That made no difference to me. To do a final check I simply used a quoted URL in the GREL expression box first trying my own webpage, and then trying with one of the URLs from Wade's project. The first worked without a problem, the second failed as previously.
Doing some more digging. It looks like the part of the retrieval that fails includes an attempt to get the character encoding for the web page being retrieved. Wade also mentioned getting the error "utf-8". Retrieving one of the pages with curl gives:
HTTP/1.0 200 OK
Cache-Control: private
Content-Language: en-US
Content-Type: text/html; charset="utf-8"
Date: Wed, 13 Aug 2014 07:00:27 GMT
Expires: Thu, 19 Nov 1981 08:52:00 GMT
Pragma: no-cache
Server: nginx/1.4.7
Set-Cookie: PHPSESSID=gvql4gtdt71qthmril5tmsfk90; path=/
Set-Cookie: wsid=1407913227; expires=Tue, 13-Aug-2019 07:00:27 GMT
X-Powered-By: EquineNow
X-Cache: MISS from IMP-cache
X-Cache-Lookup: MISS from IMP-cache:3128
Via: 1.0 IMP-cache (squid/3.1.20)
Connection: keep-alive
The relevant line here is:
Content-Type: text/html; charset="utf-8"
If the content encoding isn't set explicitly in the header Refine tries to extract it from the Content-Type line. My reading of the code is that in this case it would extract "utf-8" - including the inverted commas - which shouldn't be there - the line should really look like:
Content-Type: text/html; charset=UTF-8
My guess is that having got an encoding of
"utf-8"
The line of code that fails is:
ParsingUtilities.inputStreamToString(is, encoding != null ? encoding : "UTF-8"),null));
If my analysis here is correct, I can't see any easy way of fixing this - this would require a change to OpenRefine code, and to be honest while I think OpenRefine could fail with a better error message here, I'm not sure I'd advocate changing the code to cope with random errors from web servers.
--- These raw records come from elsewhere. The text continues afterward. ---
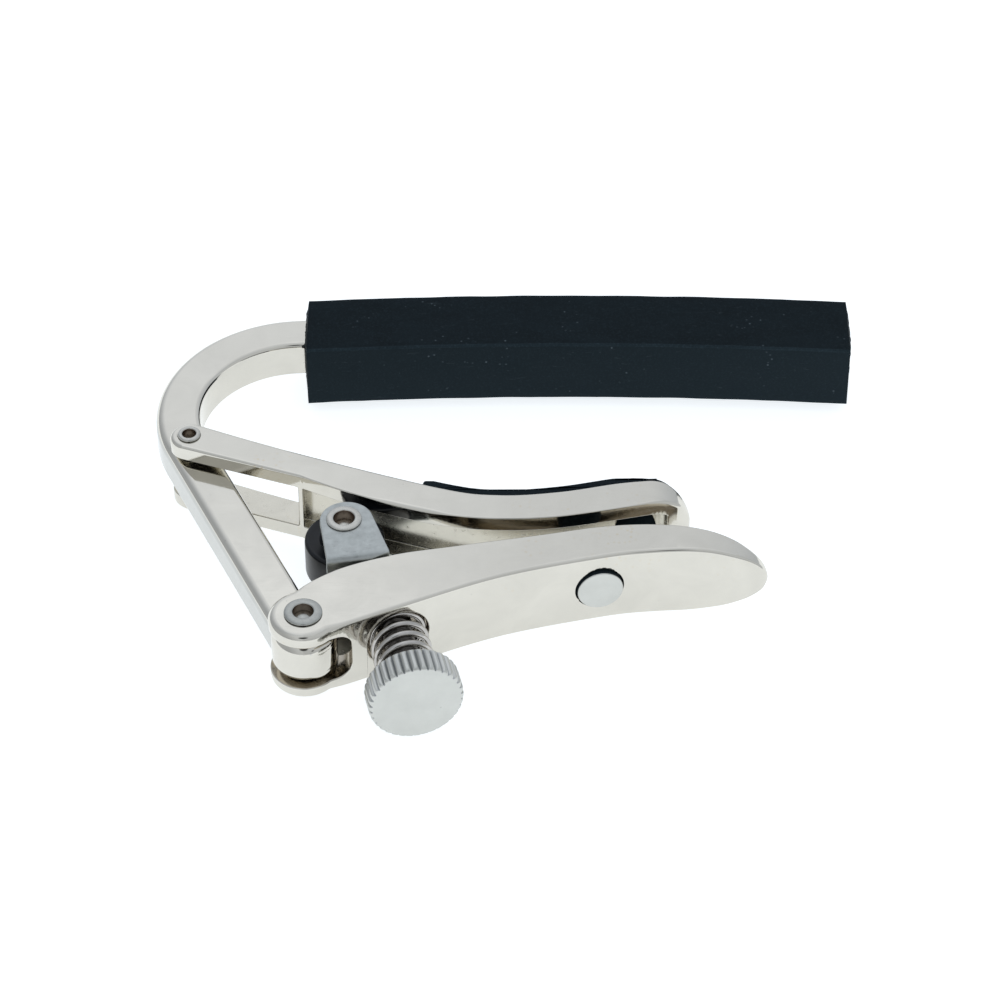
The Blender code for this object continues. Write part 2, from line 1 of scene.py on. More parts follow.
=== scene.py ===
"""Looks of the guitar capo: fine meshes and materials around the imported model, on a white studio floor.

Lengths are millimetres in the capo's own drawing frame: x along the string bar, y from the lever towards the
strings, z from the mid-plane. ORIGIN moves the drawing so that the lever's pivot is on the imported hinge.
"""

import json
import math

import bmesh
import bpy
from mathutils import Matrix, Vector


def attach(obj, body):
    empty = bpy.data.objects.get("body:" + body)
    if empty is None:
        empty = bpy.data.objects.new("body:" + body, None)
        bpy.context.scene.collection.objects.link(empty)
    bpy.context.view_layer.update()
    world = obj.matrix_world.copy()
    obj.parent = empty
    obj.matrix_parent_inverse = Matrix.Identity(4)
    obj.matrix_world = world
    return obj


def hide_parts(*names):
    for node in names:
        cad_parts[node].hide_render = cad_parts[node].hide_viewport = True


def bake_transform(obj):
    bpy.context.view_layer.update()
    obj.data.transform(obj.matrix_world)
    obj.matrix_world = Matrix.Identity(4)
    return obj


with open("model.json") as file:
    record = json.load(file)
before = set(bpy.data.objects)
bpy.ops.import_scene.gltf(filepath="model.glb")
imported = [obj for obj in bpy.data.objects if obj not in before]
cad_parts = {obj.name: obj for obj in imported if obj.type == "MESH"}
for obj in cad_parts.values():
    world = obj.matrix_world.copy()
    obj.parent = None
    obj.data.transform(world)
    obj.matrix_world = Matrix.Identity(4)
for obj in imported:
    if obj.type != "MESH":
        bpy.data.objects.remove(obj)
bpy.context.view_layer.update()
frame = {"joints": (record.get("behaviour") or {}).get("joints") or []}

MM = 0.001

# Pivots and the screw's axis.
ARM_PIVOT = (-39.4, 6.3)
LEVER_PIVOT = (-23.8, -26.0)
ROLLER_CENTRE = (-19.3, -9.8)
SCREW_SEAT = (-12.8, -23.2)
SCREW_TILT = 12.5
HINGE = next(joint for joint in frame["joints"] if joint["name"] == "lever_swing")
ORIGIN = Vector(HINGE["pos_m"]) - Vector((*LEVER_PIVOT, 0.0)) * MM

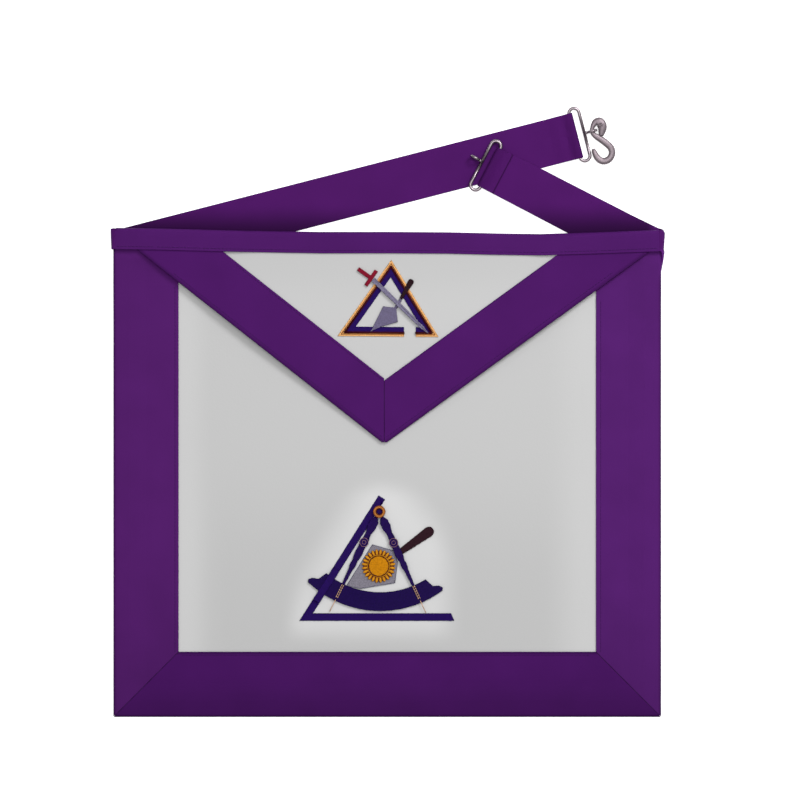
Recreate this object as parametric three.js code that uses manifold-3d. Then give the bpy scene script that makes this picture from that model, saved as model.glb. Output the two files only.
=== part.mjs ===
// A lodge apron lying flat on a table: white leather body with a purple ribbon border, a pointed
// bib, a ribbon belt with wire keepers and a snake hook, and two embroidered emblems.
// Millimetres, +X to the right, +Y towards the waist, +Z up. The origin is the middle of the
// body panel's underside, where it touches the table.

import * as THREE from 'three';
import { mergeVertices } from 'three/addons/utils/BufferGeometryUtils.js';
import Module from 'manifold-3d';

const wasm = await Module();
wasm.setup();

// Leather, ribbon and the gap kept between layers
const body_width = 406;
const body_height = 362.5;
const leather = 1.5;
const bib_leather = 1.2;
const ribbon = 1.0;
const gap = 0.3;

// Ribbon border round the body
const border_width = 48.3;
const hem_return = 12;
const drape_run = 12;

// Belt ribbon: folded in half over the top edge, full width in the two tails
const band_height = 16;
const band_fold = 2.5;
const belt_width = { left: 34.2, right: 32 };
const corner_turn = { left: 3.2, right: 4.2, left_low: 2.4, right_low: 2.6 };

// How late the turned belt's lower edge leaves the band's: 1 is evenly all the way round
const corner_delay = { left: 3, right: 1.7 };
const corner_inset = 1.7;

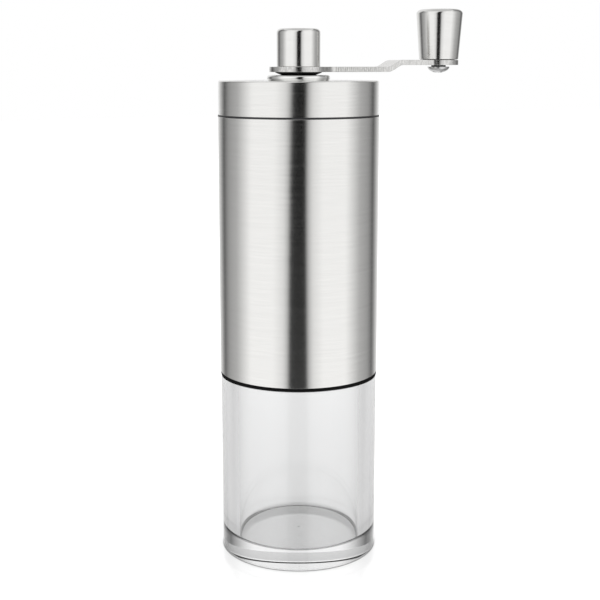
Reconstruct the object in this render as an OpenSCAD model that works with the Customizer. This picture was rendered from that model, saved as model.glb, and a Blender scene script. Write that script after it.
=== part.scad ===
// Slim hand crank coffee grinder: a brushed steel body with a bean hopper inside, a lift-off lid
// and crank, a conical ceramic burr set with a click adjuster, and a clear screw-on jar.
// Millimetres, +Z up. The origin is the centre of the jar's base, and the crank arm points along +X.

/* [Jar] */
// Outer radius of the clear jar
jar_r = 24.8; // [24.5:0.1:25]
// Height of the jar from its base to its shoulder
jar_h = 57.4; // [45:0.2:70]
// Thickness of the jar's wall
jar_wall = 5.3; // [5.1:0.1:5.6]
// Thickness of the jar's floor
jar_floor = 5.2; // [3:0.2:8]
// Radius of the rounded edge under the jar
jar_corner = 0.6; // [0.4:0.2:3]
// Radius of the fillet between the jar's floor and its bore
jar_fillet = 1.2; // [0.8:0.2:3]
// Height of the threaded neck above the shoulder
neck_h = 7.5; // [7:0.1:7.8]
// Axial pitch of the jar's thread
thread_pitch = 4; // [3.8:0.1:4.1]
// Thickness of the rubber ring on the jar's shoulder
seal_t = 1.1; // [0.8:0.1:1.4]

/* [Body] */
// Outer radius of the steel body
body_r = 25; // [25:0.1:26]
// Length of the steel body
body_h = 80.3; // [74:0.1:95]
// Thickness of the steel sheet
sheet_t = 0.8; // [0.6:0.1:0.8]
// Thickness of the hopper's flange, which shows as a dark line under the lid
flange_t = 0.5; // [0.4:0.1:1]

/* [Lid] */
// Outer radius of the lid
lid_r = 24.75; // [24.6:0.05:25]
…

The easiest way to work around this maybe to use an intermediary process to mediate the request. I'm thinking of a local script which can retrieve web pages, or possibly an online web proxy to do this. You can then use a GREL like:
Personally I'd probably just run something locally to retrieve the content. In theory an open web proxy would work, but I don't have any recommendations in this area - maybe others can suggest a service? Anything that prevents the original Content-Type header getting through would work I think
Owen